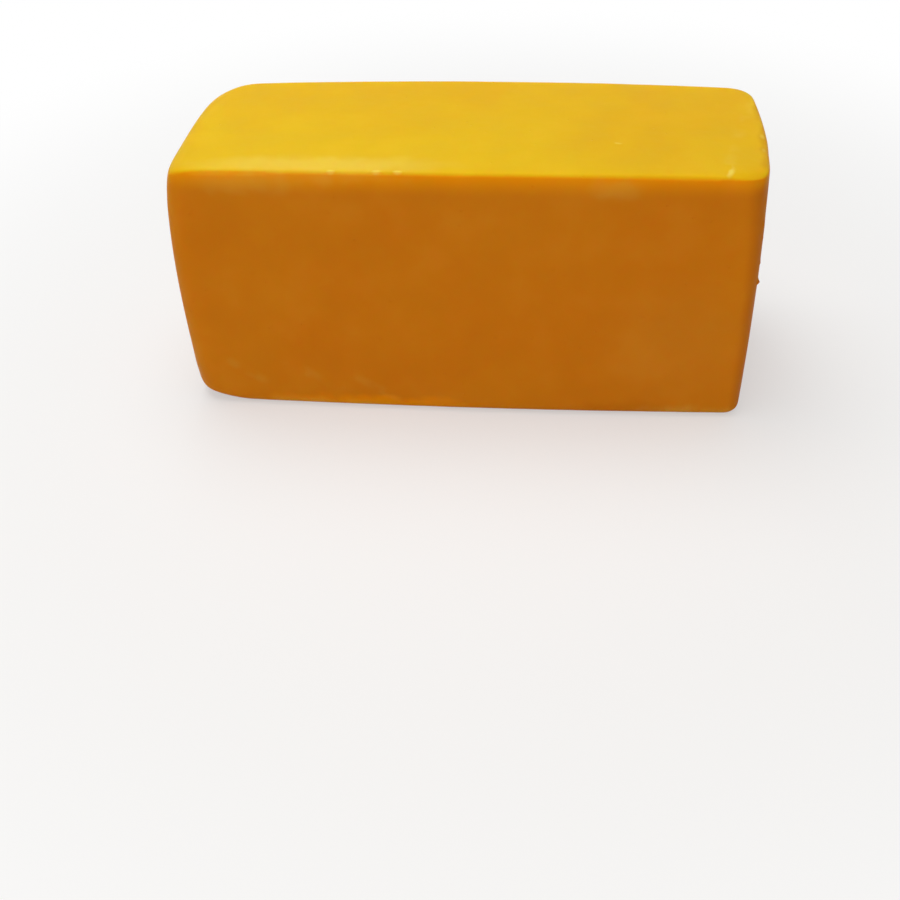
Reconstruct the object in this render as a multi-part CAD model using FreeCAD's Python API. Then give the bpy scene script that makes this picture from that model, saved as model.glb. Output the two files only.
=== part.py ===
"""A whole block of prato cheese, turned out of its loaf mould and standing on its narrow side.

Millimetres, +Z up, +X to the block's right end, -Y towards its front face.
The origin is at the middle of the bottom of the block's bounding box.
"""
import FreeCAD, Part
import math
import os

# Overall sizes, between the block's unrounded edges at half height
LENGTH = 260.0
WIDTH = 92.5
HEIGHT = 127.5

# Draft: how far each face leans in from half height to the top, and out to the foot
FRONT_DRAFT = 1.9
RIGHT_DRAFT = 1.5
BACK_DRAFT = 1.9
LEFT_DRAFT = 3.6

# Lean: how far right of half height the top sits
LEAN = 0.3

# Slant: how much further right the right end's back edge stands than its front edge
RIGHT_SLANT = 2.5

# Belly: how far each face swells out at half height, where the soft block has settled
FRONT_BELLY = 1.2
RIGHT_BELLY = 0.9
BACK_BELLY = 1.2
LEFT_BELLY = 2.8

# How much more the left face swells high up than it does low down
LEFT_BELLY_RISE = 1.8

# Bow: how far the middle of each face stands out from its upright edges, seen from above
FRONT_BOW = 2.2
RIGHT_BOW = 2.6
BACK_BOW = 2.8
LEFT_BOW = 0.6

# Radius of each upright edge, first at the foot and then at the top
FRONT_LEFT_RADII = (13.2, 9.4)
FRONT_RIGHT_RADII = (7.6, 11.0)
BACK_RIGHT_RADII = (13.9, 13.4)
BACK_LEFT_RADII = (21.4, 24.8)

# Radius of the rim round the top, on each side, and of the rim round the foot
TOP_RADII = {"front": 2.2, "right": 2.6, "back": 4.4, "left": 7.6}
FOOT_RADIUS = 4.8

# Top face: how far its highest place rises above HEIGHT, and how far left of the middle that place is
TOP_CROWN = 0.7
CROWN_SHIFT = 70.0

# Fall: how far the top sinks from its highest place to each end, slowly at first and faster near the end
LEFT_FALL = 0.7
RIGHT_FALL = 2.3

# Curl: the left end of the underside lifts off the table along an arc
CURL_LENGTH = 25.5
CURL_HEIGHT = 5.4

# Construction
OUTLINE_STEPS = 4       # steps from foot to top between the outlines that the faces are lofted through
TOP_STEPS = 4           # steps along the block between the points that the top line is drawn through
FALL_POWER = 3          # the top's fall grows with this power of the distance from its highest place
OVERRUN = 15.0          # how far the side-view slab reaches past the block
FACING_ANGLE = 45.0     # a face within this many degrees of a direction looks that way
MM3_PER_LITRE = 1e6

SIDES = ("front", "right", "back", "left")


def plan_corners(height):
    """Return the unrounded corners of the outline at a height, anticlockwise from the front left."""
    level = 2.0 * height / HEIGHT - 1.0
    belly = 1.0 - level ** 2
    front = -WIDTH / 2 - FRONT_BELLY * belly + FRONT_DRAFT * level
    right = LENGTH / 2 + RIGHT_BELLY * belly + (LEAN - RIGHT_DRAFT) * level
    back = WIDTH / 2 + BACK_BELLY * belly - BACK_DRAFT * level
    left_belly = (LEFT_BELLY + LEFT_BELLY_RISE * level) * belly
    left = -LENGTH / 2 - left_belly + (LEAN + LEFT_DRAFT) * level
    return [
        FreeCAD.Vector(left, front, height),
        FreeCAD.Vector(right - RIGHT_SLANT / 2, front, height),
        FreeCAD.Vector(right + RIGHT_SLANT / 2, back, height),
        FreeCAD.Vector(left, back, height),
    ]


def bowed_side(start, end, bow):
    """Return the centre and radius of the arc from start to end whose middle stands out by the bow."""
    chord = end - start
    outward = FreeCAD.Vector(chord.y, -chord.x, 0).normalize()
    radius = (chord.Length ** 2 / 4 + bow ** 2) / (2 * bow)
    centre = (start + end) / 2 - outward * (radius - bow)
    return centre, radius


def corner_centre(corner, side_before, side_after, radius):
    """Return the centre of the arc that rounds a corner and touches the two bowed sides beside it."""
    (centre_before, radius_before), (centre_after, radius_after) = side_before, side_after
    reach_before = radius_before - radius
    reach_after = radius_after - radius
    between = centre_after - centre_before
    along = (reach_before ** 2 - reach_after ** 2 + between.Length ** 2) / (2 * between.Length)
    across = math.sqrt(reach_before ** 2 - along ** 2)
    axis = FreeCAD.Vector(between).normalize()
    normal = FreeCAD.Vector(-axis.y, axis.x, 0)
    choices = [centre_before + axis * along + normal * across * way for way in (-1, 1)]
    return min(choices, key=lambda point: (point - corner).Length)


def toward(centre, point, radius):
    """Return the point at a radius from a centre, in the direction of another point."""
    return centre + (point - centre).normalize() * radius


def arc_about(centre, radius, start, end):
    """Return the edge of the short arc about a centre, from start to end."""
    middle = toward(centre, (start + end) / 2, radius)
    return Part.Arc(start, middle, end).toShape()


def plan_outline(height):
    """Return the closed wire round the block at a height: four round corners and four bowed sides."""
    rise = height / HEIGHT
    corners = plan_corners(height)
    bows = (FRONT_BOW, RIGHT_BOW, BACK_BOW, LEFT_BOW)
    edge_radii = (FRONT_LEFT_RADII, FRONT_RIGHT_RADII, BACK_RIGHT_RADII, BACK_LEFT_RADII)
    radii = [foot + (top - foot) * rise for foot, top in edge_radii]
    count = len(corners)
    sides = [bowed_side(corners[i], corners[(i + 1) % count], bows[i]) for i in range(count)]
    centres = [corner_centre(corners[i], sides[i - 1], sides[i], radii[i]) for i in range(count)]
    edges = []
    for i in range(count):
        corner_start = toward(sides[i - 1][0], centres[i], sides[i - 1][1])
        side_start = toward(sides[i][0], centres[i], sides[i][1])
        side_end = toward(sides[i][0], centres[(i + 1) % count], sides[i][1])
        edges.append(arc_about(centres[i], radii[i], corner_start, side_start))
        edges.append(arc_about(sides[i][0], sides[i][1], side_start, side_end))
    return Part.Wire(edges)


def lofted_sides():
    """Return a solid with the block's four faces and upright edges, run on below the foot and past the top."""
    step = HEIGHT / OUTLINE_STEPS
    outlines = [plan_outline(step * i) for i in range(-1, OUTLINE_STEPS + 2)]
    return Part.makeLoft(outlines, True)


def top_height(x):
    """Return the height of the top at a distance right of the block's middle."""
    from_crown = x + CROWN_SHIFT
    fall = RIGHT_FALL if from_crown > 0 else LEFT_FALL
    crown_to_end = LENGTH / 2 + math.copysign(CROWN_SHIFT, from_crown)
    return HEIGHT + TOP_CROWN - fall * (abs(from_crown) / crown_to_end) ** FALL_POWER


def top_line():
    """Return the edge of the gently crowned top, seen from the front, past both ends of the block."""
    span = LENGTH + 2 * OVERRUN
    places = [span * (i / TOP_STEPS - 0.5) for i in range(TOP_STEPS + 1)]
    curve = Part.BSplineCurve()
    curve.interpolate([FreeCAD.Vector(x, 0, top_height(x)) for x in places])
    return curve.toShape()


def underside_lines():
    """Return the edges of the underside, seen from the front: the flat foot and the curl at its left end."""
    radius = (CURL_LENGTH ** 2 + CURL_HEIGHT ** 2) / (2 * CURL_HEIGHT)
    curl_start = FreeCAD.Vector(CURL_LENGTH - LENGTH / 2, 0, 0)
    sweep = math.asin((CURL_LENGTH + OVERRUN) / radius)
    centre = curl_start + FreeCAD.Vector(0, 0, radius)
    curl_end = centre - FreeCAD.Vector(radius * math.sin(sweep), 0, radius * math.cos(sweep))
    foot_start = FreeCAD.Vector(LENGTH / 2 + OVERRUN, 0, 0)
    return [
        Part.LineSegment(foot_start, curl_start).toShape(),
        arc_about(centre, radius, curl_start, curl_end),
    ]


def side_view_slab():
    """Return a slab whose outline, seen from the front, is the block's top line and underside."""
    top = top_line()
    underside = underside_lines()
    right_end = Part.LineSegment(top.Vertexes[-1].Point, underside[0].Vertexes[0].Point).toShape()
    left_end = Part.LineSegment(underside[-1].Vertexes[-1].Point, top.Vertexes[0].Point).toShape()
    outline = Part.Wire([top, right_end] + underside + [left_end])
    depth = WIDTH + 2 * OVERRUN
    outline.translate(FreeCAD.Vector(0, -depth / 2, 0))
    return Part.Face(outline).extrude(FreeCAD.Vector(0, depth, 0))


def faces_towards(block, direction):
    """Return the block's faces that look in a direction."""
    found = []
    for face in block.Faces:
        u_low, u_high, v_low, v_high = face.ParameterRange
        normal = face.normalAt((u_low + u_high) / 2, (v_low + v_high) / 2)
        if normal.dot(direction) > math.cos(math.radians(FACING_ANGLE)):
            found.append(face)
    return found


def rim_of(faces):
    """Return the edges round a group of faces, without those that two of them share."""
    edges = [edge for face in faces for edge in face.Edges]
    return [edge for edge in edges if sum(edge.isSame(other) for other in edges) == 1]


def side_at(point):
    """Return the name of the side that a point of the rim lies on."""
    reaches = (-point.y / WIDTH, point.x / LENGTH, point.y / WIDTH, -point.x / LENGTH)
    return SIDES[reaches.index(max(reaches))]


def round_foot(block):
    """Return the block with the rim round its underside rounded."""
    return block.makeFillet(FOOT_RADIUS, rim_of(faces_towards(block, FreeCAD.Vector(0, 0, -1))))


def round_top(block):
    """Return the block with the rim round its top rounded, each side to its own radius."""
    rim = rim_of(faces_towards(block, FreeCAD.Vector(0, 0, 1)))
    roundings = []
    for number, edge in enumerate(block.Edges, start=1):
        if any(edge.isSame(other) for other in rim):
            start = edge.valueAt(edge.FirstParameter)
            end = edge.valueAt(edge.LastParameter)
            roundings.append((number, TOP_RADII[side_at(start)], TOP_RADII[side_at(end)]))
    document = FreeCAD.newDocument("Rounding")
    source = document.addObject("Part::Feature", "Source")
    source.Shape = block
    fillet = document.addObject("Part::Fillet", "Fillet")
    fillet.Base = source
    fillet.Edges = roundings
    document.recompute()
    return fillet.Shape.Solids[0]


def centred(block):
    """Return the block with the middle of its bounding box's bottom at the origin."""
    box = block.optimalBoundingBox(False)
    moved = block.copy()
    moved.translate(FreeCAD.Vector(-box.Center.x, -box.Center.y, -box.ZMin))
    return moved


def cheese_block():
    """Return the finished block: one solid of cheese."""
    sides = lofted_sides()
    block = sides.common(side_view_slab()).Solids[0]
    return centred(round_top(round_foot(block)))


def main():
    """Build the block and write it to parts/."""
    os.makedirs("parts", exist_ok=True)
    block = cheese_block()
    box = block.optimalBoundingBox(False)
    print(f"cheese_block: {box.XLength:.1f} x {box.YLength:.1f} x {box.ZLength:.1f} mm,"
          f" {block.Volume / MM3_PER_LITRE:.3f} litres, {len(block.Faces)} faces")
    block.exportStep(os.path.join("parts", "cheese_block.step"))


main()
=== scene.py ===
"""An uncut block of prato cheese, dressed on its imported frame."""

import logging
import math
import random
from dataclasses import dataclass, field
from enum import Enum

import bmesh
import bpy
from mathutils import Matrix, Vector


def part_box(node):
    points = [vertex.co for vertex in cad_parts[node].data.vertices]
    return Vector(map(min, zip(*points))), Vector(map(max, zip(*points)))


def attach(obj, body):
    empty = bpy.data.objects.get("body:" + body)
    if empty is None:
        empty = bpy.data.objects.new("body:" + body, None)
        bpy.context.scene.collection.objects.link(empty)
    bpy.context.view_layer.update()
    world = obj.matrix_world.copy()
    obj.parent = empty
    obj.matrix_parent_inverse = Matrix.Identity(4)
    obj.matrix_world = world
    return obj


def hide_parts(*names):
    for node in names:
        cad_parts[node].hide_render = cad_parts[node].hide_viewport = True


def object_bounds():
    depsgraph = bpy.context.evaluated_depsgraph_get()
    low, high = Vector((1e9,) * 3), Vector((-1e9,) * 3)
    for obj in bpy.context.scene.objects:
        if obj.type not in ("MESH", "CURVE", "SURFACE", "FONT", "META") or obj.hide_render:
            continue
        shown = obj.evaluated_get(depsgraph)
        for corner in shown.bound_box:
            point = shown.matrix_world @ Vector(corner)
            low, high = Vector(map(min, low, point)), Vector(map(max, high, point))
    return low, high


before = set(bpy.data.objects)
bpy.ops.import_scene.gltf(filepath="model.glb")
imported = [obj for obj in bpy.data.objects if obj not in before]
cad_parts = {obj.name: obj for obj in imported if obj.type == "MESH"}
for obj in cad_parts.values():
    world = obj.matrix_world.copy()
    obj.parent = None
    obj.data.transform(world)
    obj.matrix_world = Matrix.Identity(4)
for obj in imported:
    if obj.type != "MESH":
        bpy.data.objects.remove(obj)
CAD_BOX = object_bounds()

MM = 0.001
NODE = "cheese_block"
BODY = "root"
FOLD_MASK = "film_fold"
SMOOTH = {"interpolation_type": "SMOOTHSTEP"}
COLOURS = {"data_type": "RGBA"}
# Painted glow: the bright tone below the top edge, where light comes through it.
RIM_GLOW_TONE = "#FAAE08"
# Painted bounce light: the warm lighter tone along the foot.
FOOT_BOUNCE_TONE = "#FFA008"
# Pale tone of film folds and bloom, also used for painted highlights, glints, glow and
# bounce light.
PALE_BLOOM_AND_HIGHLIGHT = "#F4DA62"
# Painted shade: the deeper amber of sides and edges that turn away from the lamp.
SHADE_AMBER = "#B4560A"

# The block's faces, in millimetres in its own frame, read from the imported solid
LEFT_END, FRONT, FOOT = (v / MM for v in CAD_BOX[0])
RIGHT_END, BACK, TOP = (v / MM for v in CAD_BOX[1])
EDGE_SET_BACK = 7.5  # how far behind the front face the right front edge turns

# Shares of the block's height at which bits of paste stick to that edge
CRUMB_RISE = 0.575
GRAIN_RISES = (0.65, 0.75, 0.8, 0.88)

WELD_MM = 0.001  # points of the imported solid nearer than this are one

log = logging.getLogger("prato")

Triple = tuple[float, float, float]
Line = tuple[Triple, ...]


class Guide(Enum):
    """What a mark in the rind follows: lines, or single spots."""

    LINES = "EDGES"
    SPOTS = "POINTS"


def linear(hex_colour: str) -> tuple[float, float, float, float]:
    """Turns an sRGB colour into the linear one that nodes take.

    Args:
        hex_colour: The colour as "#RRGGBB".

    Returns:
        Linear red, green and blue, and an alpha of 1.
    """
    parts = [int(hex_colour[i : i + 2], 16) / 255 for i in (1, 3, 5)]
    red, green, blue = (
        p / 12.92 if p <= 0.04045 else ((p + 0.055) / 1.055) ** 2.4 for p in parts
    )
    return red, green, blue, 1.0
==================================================
Reproduce exactly, please, only the lines from the start of the data above to the line that contains "FOOT_RADIUS = 4.8", with both ends kept.

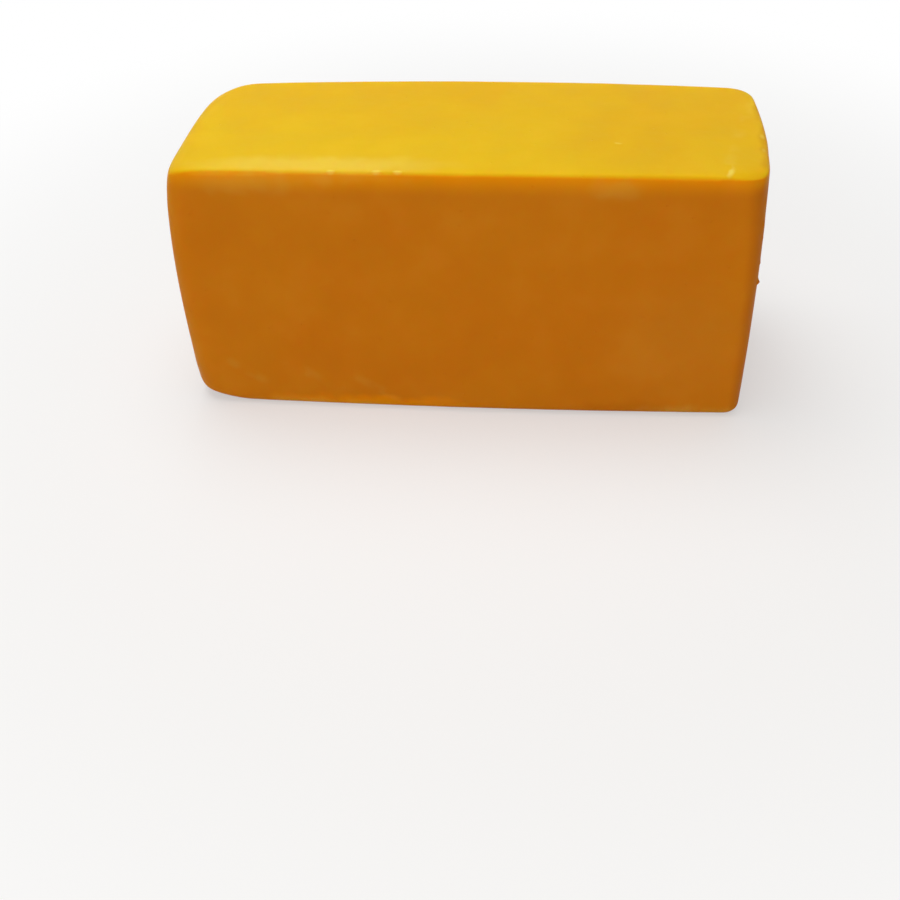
Reconstruct the object in this render as a multi-part CAD model using FreeCAD's Python API. Then give the bpy scene script that makes this picture from that model, saved as model.glb. Output the two files only.
=== part.py ===
"""A whole block of prato cheese, turned out of its loaf mould and standing on its narrow side.

Millimetres, +Z up, +X to the block's right end, -Y towards its front face.
The origin is at the middle of the bottom of the block's bounding box.
"""
import FreeCAD, Part
import math
import os

# Overall sizes, between the block's unrounded edges at half height
LENGTH = 260.0
WIDTH = 92.5
HEIGHT = 127.5

# Draft: how far each face leans in from half height to the top, and out to the foot
FRONT_DRAFT = 1.9
RIGHT_DRAFT = 1.5
BACK_DRAFT = 1.9
LEFT_DRAFT = 3.6

# Lean: how far right of half height the top sits
LEAN = 0.3

# Slant: how much further right the right end's back edge stands than its front edge
RIGHT_SLANT = 2.5

# Belly: how far each face swells out at half height, where the soft block has settled
FRONT_BELLY = 1.2
RIGHT_BELLY = 0.9
BACK_BELLY = 1.2
LEFT_BELLY = 2.8

# How much more the left face swells high up than it does low down
LEFT_BELLY_RISE = 1.8

# Bow: how far the middle of each face stands out from its upright edges, seen from above
FRONT_BOW = 2.2
RIGHT_BOW = 2.6
BACK_BOW = 2.8
LEFT_BOW = 0.6

# Radius of each upright edge, first at the foot and then at the top
FRONT_LEFT_RADII = (13.2, 9.4)
FRONT_RIGHT_RADII = (7.6, 11.0)
BACK_RIGHT_RADII = (13.9, 13.4)
BACK_LEFT_RADII = (21.4, 24.8)

# Radius of the rim round the top, on each side, and of the rim round the foot
TOP_RADII = {"front": 2.2, "right": 2.6, "back": 4.4, "left": 7.6}
FOOT_RADIUS = 4.8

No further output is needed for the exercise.